Until then, custodians and brokerages that decide to cut commissions will continue to take the revenue hit.

“We expect [TD Ameritrade] management to make some cost reductions, but it is hard to see how those reductions would be a major offset, especially since management has historically run a tight ship,” Shutler wrote in his report, speculating that TD Bank “will quite possibly look to take a more active role in the company’s strategy moving forward, especially with CEO Tim Hockey on his way out the door.”

While it’s a small possibility, William Blair’s Shutler said he is not ruling out the possibility of a TD Ameritrade sale down the line, citing the scarcity of scaled brokerage platforms, the quality of its technology, positioning in the RIA custody space and cross-sell potential with either a banking or asset management partner, according to the William Blair report.
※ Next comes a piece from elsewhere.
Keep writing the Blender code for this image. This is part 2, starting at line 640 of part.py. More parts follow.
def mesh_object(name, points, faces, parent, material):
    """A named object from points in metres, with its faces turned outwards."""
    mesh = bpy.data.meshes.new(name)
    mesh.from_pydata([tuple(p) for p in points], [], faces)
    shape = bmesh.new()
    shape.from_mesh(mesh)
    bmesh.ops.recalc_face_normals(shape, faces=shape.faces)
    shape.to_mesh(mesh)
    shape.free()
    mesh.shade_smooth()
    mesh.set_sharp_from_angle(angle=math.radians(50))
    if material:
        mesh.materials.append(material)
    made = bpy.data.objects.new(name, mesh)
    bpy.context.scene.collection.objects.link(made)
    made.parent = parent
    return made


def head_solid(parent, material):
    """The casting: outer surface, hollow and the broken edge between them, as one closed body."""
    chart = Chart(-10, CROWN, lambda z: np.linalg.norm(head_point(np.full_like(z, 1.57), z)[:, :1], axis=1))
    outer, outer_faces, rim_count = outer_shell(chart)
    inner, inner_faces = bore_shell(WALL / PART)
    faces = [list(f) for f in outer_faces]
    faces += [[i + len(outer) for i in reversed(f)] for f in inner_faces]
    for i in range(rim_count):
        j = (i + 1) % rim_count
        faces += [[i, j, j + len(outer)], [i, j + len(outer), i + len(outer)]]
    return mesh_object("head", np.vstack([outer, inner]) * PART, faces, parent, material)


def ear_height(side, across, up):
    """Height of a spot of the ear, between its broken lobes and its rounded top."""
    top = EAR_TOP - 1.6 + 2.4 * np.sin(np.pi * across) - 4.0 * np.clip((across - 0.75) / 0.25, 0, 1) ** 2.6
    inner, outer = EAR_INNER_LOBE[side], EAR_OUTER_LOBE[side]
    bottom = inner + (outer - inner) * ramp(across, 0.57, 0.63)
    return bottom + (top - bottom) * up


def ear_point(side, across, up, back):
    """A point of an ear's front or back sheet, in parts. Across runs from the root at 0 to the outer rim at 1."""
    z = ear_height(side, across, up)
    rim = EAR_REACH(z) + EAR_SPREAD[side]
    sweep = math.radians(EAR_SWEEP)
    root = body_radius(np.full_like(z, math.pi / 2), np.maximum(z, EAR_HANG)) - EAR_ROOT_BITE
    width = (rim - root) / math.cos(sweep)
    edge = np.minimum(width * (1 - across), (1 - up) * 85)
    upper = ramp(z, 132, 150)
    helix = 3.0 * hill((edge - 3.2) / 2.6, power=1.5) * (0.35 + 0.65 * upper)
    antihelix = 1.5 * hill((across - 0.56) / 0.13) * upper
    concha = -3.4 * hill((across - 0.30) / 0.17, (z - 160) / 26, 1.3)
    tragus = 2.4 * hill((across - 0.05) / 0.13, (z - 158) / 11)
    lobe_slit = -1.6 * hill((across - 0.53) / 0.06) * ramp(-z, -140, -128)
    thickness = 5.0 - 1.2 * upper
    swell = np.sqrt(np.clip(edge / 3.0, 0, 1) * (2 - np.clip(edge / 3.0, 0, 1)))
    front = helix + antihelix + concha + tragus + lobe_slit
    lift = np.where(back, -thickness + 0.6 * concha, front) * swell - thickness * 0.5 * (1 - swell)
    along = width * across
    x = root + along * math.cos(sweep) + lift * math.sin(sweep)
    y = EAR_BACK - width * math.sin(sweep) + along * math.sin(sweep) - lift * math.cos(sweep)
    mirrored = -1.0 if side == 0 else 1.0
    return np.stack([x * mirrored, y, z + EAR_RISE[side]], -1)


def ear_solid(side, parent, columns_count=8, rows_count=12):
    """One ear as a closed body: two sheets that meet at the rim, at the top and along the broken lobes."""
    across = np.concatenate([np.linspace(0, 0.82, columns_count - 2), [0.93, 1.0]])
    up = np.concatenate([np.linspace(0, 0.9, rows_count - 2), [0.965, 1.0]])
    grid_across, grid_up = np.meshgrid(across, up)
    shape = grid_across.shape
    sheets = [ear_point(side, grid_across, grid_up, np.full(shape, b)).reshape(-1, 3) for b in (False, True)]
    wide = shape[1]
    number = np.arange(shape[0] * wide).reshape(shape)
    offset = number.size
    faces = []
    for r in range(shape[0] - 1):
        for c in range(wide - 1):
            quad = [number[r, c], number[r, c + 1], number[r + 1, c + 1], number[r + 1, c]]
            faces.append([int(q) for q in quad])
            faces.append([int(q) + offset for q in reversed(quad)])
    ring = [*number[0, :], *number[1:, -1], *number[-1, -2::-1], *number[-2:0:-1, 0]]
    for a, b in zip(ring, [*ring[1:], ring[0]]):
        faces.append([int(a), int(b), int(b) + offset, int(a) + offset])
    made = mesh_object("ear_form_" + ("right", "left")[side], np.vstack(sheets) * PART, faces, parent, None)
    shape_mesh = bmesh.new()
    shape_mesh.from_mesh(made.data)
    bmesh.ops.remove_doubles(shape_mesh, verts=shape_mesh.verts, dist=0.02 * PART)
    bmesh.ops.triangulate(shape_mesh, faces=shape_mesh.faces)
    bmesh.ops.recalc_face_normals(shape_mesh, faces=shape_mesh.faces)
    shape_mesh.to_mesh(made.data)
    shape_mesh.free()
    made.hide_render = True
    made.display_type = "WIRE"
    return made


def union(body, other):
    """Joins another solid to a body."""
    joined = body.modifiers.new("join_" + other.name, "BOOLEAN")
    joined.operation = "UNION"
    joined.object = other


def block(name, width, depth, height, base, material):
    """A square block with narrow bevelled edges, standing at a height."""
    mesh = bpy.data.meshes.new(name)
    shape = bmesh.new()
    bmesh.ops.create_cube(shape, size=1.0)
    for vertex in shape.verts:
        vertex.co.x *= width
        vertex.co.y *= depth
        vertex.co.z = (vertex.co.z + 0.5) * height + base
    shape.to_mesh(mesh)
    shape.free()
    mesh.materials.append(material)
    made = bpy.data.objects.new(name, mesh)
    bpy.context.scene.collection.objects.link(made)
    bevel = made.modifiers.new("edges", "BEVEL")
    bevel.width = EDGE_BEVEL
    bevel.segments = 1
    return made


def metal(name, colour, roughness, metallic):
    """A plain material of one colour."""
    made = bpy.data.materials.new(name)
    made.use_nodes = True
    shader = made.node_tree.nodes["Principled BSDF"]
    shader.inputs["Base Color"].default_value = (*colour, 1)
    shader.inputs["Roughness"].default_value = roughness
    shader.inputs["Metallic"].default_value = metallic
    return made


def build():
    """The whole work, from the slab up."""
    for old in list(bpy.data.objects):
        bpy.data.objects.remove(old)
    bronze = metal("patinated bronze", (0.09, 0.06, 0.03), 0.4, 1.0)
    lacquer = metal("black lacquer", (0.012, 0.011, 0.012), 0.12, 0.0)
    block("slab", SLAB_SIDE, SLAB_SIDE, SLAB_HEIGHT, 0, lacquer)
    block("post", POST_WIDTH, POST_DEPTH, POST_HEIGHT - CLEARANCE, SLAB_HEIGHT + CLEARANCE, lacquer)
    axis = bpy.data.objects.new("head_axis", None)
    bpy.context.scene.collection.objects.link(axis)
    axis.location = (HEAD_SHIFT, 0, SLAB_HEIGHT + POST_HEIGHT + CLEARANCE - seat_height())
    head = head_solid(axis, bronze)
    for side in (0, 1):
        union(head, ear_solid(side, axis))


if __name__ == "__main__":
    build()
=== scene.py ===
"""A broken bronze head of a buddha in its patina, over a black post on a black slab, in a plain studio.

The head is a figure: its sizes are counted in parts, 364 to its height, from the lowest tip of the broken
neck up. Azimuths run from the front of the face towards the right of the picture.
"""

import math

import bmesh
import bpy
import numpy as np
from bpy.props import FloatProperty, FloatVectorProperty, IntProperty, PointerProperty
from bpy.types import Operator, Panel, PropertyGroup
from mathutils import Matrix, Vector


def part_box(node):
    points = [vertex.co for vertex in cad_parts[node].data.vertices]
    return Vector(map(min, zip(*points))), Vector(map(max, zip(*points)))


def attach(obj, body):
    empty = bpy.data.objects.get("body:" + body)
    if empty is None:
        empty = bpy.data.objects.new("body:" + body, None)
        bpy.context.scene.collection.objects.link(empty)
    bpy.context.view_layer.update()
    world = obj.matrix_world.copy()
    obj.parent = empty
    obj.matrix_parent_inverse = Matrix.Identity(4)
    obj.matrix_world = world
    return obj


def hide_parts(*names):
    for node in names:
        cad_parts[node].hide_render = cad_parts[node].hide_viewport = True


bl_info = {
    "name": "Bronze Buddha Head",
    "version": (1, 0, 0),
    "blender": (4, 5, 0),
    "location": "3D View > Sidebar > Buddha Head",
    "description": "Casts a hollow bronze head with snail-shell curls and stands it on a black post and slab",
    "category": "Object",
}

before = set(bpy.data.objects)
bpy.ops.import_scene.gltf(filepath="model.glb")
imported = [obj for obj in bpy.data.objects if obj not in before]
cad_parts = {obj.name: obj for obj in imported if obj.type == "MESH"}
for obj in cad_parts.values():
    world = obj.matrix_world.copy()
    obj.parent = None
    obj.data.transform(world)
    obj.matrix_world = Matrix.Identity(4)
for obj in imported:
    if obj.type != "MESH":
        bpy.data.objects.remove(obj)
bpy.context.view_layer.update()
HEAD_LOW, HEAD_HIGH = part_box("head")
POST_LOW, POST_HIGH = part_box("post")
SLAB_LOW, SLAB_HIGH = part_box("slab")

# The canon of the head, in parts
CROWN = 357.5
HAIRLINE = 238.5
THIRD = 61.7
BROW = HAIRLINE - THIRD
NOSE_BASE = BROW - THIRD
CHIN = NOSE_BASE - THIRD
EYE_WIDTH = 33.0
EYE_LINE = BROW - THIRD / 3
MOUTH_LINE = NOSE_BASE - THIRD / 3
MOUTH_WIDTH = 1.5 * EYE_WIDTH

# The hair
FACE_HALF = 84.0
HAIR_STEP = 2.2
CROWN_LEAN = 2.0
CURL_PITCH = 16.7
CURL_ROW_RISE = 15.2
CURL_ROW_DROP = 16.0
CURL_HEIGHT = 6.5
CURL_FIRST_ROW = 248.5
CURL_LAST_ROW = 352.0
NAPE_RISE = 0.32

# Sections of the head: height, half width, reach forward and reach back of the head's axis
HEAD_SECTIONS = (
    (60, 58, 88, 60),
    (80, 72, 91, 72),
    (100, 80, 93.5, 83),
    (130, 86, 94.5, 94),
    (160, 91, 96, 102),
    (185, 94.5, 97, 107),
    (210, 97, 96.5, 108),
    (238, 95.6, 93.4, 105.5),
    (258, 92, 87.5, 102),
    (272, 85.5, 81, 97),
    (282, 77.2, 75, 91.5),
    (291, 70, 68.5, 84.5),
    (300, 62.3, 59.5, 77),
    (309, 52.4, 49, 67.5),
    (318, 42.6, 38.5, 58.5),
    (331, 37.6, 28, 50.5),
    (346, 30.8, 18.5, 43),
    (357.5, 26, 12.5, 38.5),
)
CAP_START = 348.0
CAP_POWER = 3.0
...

The TD Ameritrade spokesman did not respond to a request for comment on the matter.

Shutler also noted that zero commissions could put pressure on traditional broker-dealers like LPL Financial, too.

Yet even as fee compression continues to sway the industry, there seems to be an optimistic reaction among advisors for what this will mean for clients.

“Anything that lowers the end cost to our clients is a positive,” Cooper said.

Still others are doubtful of the significance it will play in their own practices.

“In terms of our business, I don’t anticipate an effect,” says Lori Zager, an advisor of a practice at Ingalls & Snyder, an RIA that custodies at Schwab. She says, “$4.95 per trade on a stock is de minimis to the costs of our positions.”

While Wenk of Altruist was heartened to see other custodians drop their commissions, he says it might not be a good thing for clients on the retail side.

“It will likely make people trade more, which is usually a bad idea,” he said yesterday, in an email.